State members of the consortium include California, Colorado, Iowa, Illinois, Maryland, Michigan, Missouri, New York, New Jersey, North Carolina, South Carolina, Virginia, West Virginia, and Wisconsin, in addition to the five “accelerated” states that have signed memos of understanding.
The centerpiece of the new exam consists of a common “capstone teaching event” that all preservice teacher-candidates must complete. The event recalls aspects of the certification process for the National Board for Professional Teaching Standards.
Over a three- to five-day period, a teacher must plan and implement an instructional unit, use assessment data to tailor instruction to students who have difficulty mastering the material, and reflect on his or her experience. A 15-minute videotape of the teacher’s instruction and other artifacts are scored according to a common guide by university professors and, potentially, other stakeholders, such as deans, school district officials, or master teachers.
The Teacher Performance Assessment consists of a locally based and a standardized component.
‘Signature’ Exams
•Vary by preparation-program focus, such as technology or instruction of English-language learners
•Areas: Case studies, curriculum analysis, and analysis of student learning
•Used for candidate and program feedback
Capstone Teaching Event (3-5 days)
•Standardized assessment used by all programs
•24 different prompts for 13 credential areas
•Artifacts scored by outside reviewers according to common rubric
Measures Five Aspects of Teaching Based on Artifacts
•PLANNING: Teacher’s lesson plan, instructional materials
•INSTRUCTION: Video clip of instruction, teacher commentary
•ASSESSMENT: Assessment of learning by whole-class and differentiated for two students; student work samples
•REFLECTION: Teacher’s daily reflection and plans to tailor unit
•ACADEMIC LANGUAGE: Analysis of teacher’s use of specialized language for the content domain
Source: Stanford Center for Assessment, Learning, and Equity
To reflect the diversity of offerings in the teacher education world, each institution may customize three other assessments in specialty areas such as technology or the instruction of special populations. The results will be used to provide teacher-candidates with feedback on their performance before the capstone teaching event.
Common Definition
In addition to serving as an initial licensing requirement and providing information that districts can use when making hiring decisions, the exam could help preparation programs improve.
“Once you’re finished doing it with a group of students, you get information about where students are encountering weaknesses in the program, and it actually becomes a part of what the faculty grapples with at the end of the year,” said Pat A. Wasley, the dean of the college of education at the University of Washington, in Seattle. “We just haven’t had that kind of information before.”
When multiple stakeholders take part in the scoring, she added, “you can learn collaboratively about how you commonly define high-quality teaching, and at the same time, you can argue about what should be of greatest value.”
Plans include linking the exam to professional certification and setting up a national repository of the videotaped teaching events that could be integrated into the preservice curriculum, said Sharon P. Robinson, AACTE’s president.
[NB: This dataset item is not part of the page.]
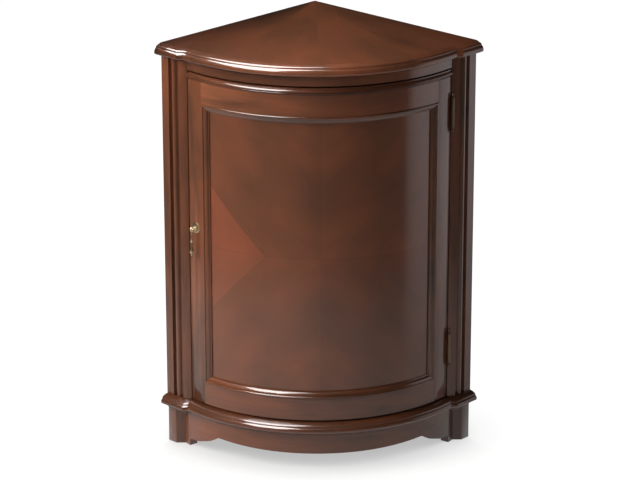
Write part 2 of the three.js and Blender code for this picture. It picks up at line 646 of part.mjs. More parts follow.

“We will have a national database of productivity measures in programs that are developing the education workforce,” she said.
If many states ultimately adopt the exam, they could compare information on their graduates, potentially easing issues with license reciprocity, Ms. Wasley said.
Questions of Use
The exam is being piloted in at least three institutions in each of the member states. A pilot year based on a full state sample will begin this fall, and a large-scale field trial will take place in the 2011-12 school year. Among other actions, researchers will examine the pilot data for the relationship of scores to other teacher tests, and to determine whether scores are predictive of student achievement during candidates’ first two years of teaching, said Raymond L. Pecheone, the director of the Stanford center.
Experts said that the consortium’s success likely will depend as much on the policies that surround the assessment’s implementation as it does on its technical quality.
Project partners are still mulling over several aspects of the exam that, if scaled up, might pose challenges.
Scoring may have to be changed. Mr. Pecheone envisions a more controlled, possibly regionally based scoring and auditing system to ensure fair and comparable results.
Other experts harbor philosophical concerns. Daniel Goldhaber, a researcher at the Center for Reinventing Public Education at the University of Washington in Bothell, drew a distinction between policies that seek to use a licensing exam to screen out teachers who appear to be less effective and those that use such exams as a mechanism for improving effectiveness.
In the past, most teacher exams have been shown to be somewhat predictive of classroom performance, but there is less evidence to show that they actually help cultivate better teachers, he said.
“Policymakers don’t generally get this distinction,” Mr. Goldhaber said. “If there isn’t a human-capital value associated with [a performance-based test], it’s a very expensive assessment to use to screen out such a small percentage of the workforce.”
For Edward Crowe, a senior adviser to the Princeton, N.J.-based Woodrow Wilson National Fellowship Foundation who wrote on teacher-training program accountability, the test’s mettle will also depend on whether states and preparation programs are willing to use its results to make tough decisions about teacher and program quality.
“If [the assessment] doesn’t support accountability for individual teachers, if they’re going to report 96 percent pass rates, and if weak programs in these states are not forced out of business,” Mr. Crowe said, “then I would say we haven’t gotten anything better from this.”